Page 43 - Soccer360 Issue 104
P. 43

  BRAZILIAN
TOUCH
BY: MATTHEW NASH
 “I THINK A PENALTY’S A PENALTY,’ ADDS WILLIAN. ‘IN FOOTBALL IT CANNOT CHANGE THAT MUCH.”
 The Premier League has played host to a number of top Brazilians down the years. Fulham fans still get to see the genius
of 35-year-old Willian week in, week out as his love affair with English football continues in a quiet corner of west
London. FULHAM pulled off a bit of a coup when they signed Willian in September 2022. A surprise one, admittedly, as the former Brazil winger had been off the radar of English clubs since the previous August after a brief spell at the Emirates Stadium when his departure was greeted with little fanfare. He returned to Corinthians, his childhood club, and was expected to retire gracefully in São Paulo.
No chance. William fancied a third crack at the Premier League, having won two championships, the FA Cup, League Cup and Europa League in seven years in west London. Craven Cottage, with its Portuguese manager Marco Silva, seemed the ideal destination and a return to the English capital with the newly-promoted Cottagers was sealed. His performances warranted a one-year extension and he continues to light up the top flight, the trickery, neat footwork and football brain that marked his glory years at Stamford Bridge still in evidence. Thirty-five and going strong? He doesn’t look any older, and he’s certainly no slower. Age is surely just a number, even if those legs ache that little bit more now.

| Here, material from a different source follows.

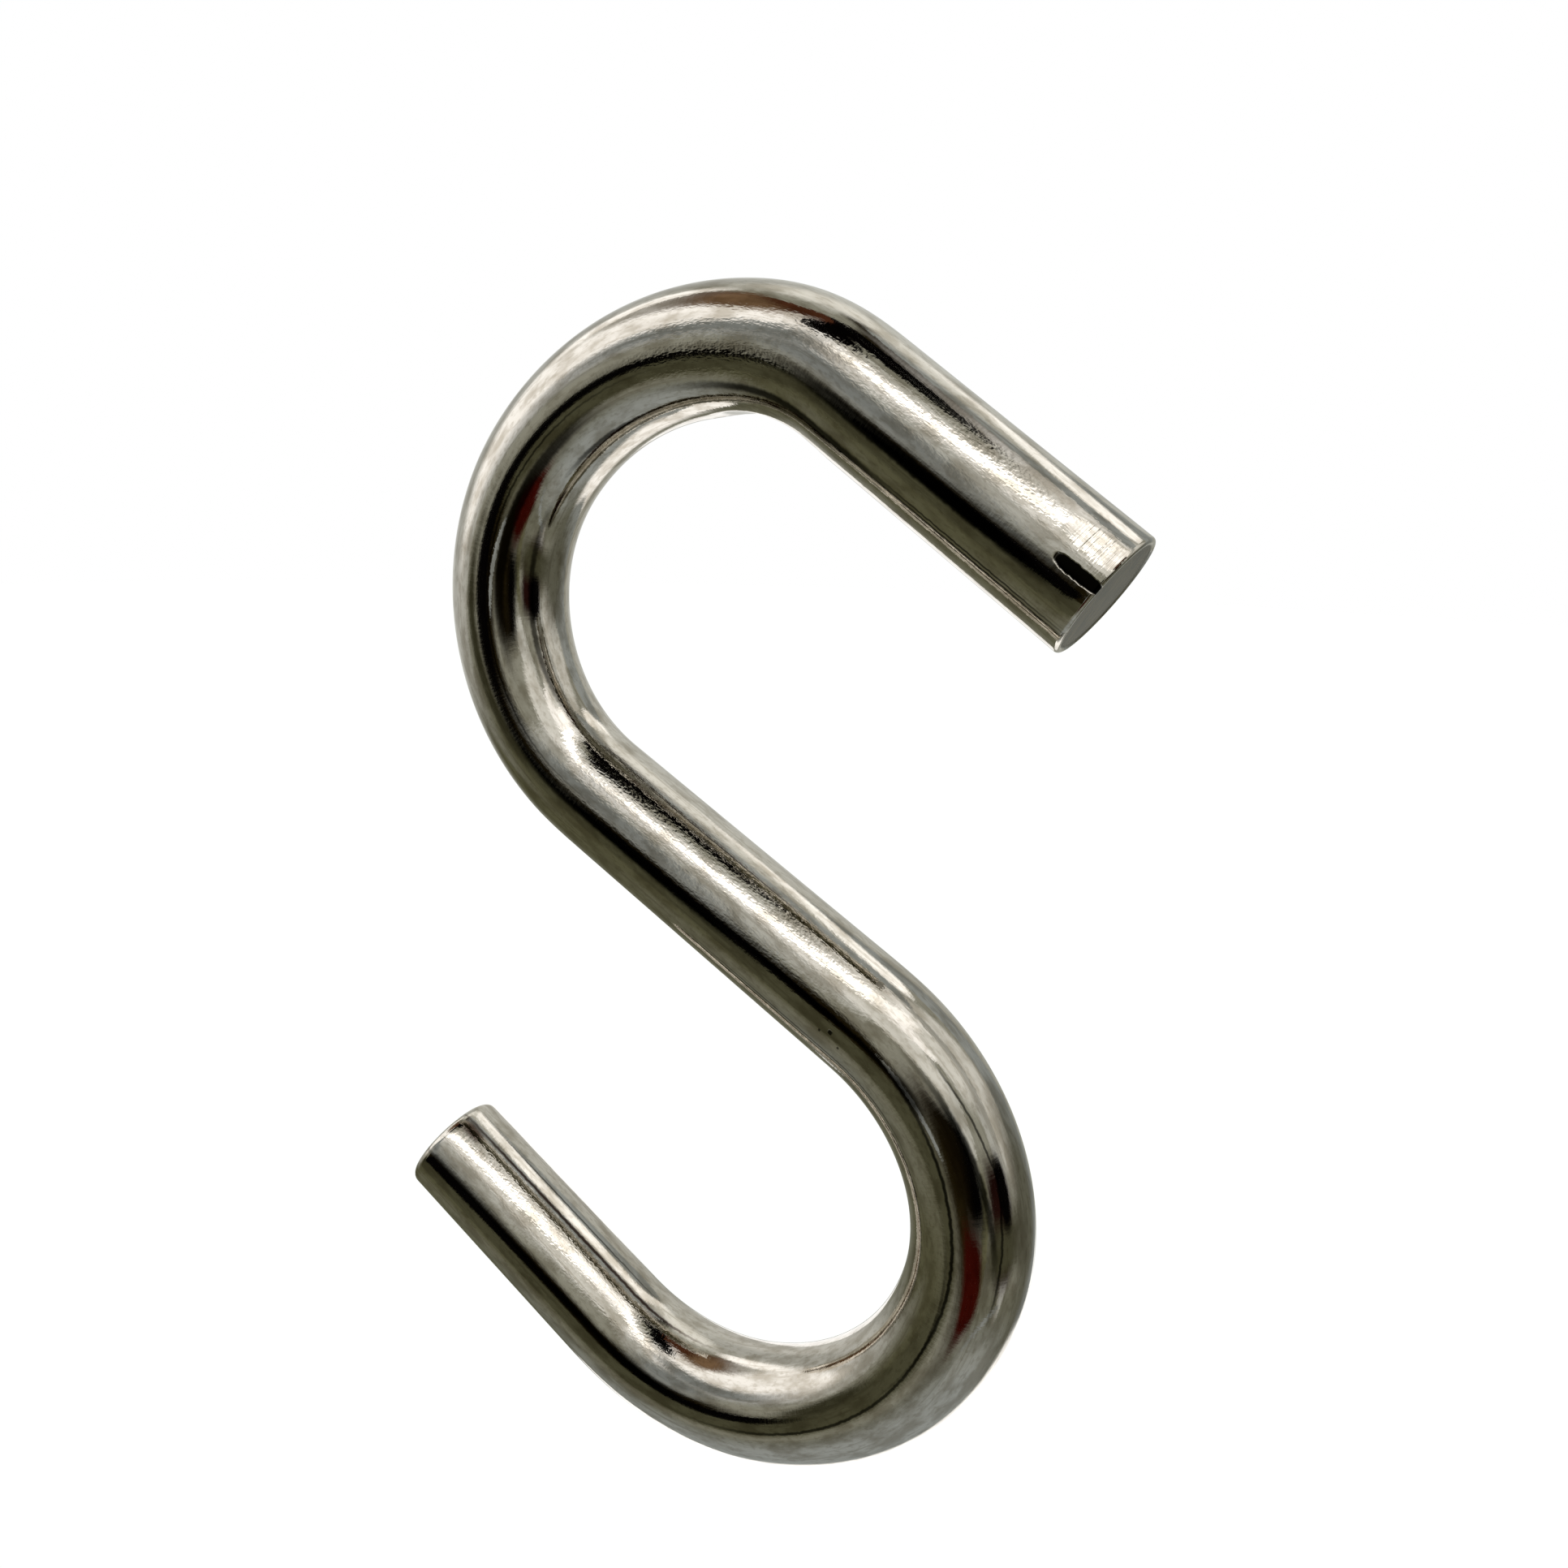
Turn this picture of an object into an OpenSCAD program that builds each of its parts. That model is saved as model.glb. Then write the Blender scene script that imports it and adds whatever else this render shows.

‘Of course, it’s different,’ he says with a wry smile as we speak on a truly wintry evening at the Cottage. ‘I’m 35 now and after the games, it takes more time to recover, that’s normal. It’s not like before when
I was 25, for example. But inside the pitch I feel good, I feel fresh to play football like before.’ Willian is among fellow Portuguese speakers
João Palhinha, Andreas Pereira, Carlos Vinicius
and Rodrigo Muniz at mid-table Fulham. Their
aim, surely, is to push for Europe in the second
half of the campaign after just failing to end a
very promising return to the Premier League with qualification for continental competition, finishing tenth. The big talking point - even more so than last term - has been the use of VAR (Video Assistant Referee). The system continues to divide fans and players, although many now want the system to be dropped after a series of questionable decisions. Willian’s side benefitted from the technology, though, as two key calls went their way in the 3-2 November home win over a Wolves team who
have a strong case to be tagged as the unluckiest
in top-flight history. The former Shakhtar Donetsk man, who won 70 caps for his country, scoring nine goals, converted two hotly-debated penalties that left Wolves, rightly, up in arms.
The question now is whether VAR is helping or hindering the English game and Willian believes
it is right to continue to use it, even if that means
a lot of waiting around as a player, often in cold conditions where the muscles can seize up while doing so. ‘I think it helps the game because the decisions sometimes the referee cannot see, so VAR helps a lot,’ he admits. ‘Sometimes it’s difficult to wait, wait, wait a lot but we know we have people outside to the pitch to decide and we have to wait for the moment to confirm the penalty.’
But what does a penalty look like in 2023-24? ‘I think a penalty’s a penalty,’ adds Willian. ‘In football it cannot change that much.’
After the departure of star striker Aleksandar Mitrovic to Saudi Pro League outfit Al-Hilal for a reported £50million in August, the Cottagers have struggled for goals. But Willian was happy to be
able to take spot-kick duties from Mitrovic.
‘It was always Marco, always before the game
he put it there in the dressing room,’ he said of
the manager’s decision to give him the team’s penalties. It’s obvious Willian had missed the competition, the vibrancy of the Premier League, before returning to London. São Paulo may be in his heart but London is arguably his footballing home after 339 games in the blue of Chelsea.
His love of the league is obvious, the need to play in tough matches week in, week out something that has stuck with him - even now at 35 and technically a veteran, he can’t speak highly enough of the nature of such a well-contested competition.
‘In the Premier League, you have to fight until
the end, until the last minute. It’s always difficult
to play in the Premier League,’ Willian says. ‘You will always have difficult moments during a game, you can’t control it 100 per cent - it’s too difficult. Impossible.’ Somehow, the wing wizard just keeps going. Fulham fans will hope he shows no signs of slowing down any time soon. Age? Who cares.